AlSumaiti, Ali M., Hashmet, Muhammad R., AlAmeri, Waleed S., Anto-Darkwah, Evans
Energy & fuels 2018 v.32 no.2 pp. 1416-1422
carbon dioxide, floods, foams, fuels, oils, permeability, salinity, surfactants, temperature, viscosity
In this research, an ethoxylated amine surfactant is co-injected with CO₂ in a series of coreflooding experiments at typical Middle Eastern reservoir conditions of high temperature, high salinity, and in situ foam is generated to reduce gas mobility in the absence of oil. The effects of reservoir permeability, injection rates, and foam quality on mobility reduction factor (MRF) and apparent viscosity of foam are discussed. In the absence of oil, an optimum foam quality of 80% is obtained using 1 wt % of surfactant solution. Shear thinning foams with viscosities ranging between 0.9 and 2.4 cP were formed at all velocities tested in this study. MRFs of 50 and 70 were obtained, respectively, in 70 and 240 mD cores at 80% foam quality, confirming that foam strength increases with increasing rock permeability. After determination of optimum foam quality and flow rate, a final coreflooding experiment was conducted in the presence of oil to quantify the effect of oil presence on foam generation and to observe the recovery performances of supercritical CO₂ and CO₂ foam for secondary and tertiary recovery injections.

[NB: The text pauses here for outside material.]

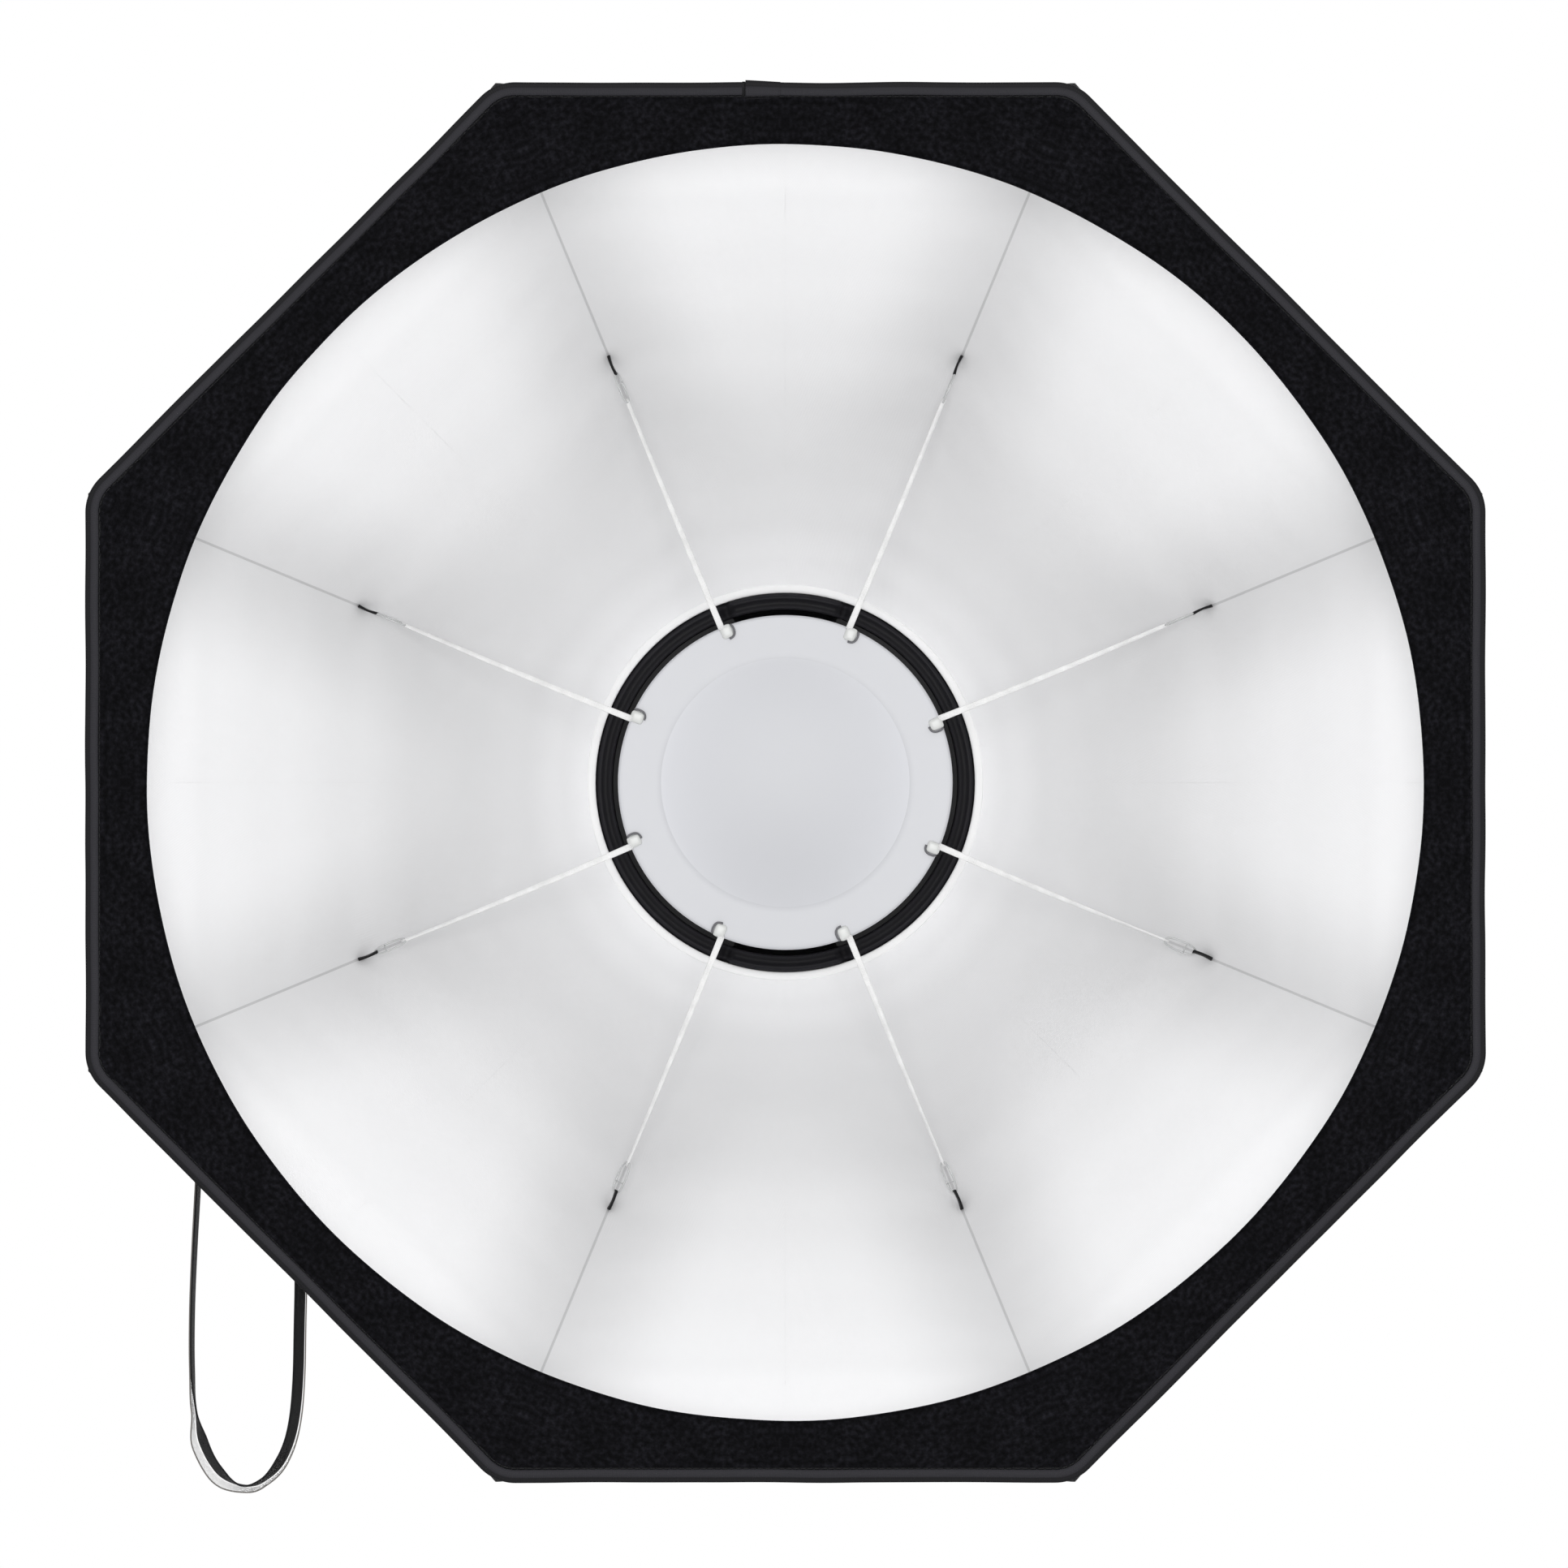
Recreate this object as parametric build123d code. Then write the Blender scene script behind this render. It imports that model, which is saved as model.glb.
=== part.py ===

In the presence of oil, relatively weak foams were generated in a 50 mD core having apparent viscosities of 0.66, 1.65, and 3.29 cP at the tested co-injection flow rates of 0.2, 0.5, and 1 mL/min at 80% foam quality. A total recovery factor of 88.32% was obtained, with CO₂ and CO₂ foam floods contributing 79.34% and 8.98%, respectively.